Point D is completely moot. There is no conflict in any way between waiting for the second coming and working with your hands. You can eagerly await the day you get to graduate from college and still work two jobs to stay afloat till that happens; you can wait to win the lottery and still work in the meantime; you can wait for Mrs. Right and still date lots of women in search of her.

I applaud the effort to search as hard as possible for textual interpolations, layers, and embedded traditions; I believe nothing is clearer than that early Christian writings are the sort of literature in which scribes and other churchmen would add their own thoughts or other materials to what they inherited and in which marginal notes would find their way into the text. But I am not at all sure that your arguments above are up to the task in this case.

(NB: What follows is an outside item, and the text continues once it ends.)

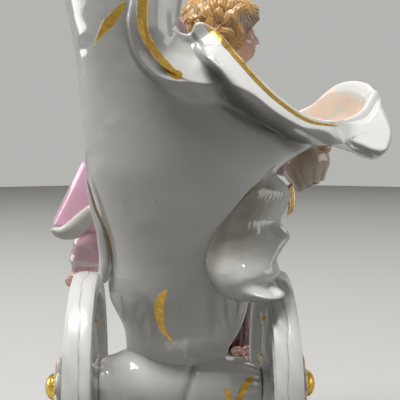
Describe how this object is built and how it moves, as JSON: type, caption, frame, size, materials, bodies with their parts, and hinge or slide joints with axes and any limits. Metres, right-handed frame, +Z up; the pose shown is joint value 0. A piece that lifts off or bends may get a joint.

Two of the points are obviously invalid on their face, another is just a matter of context, and the remaining one is part of the same observation which inspires you to rid the early epistles of references to Jesus as the son of God in the first place, thus running the risk of being circular in nature.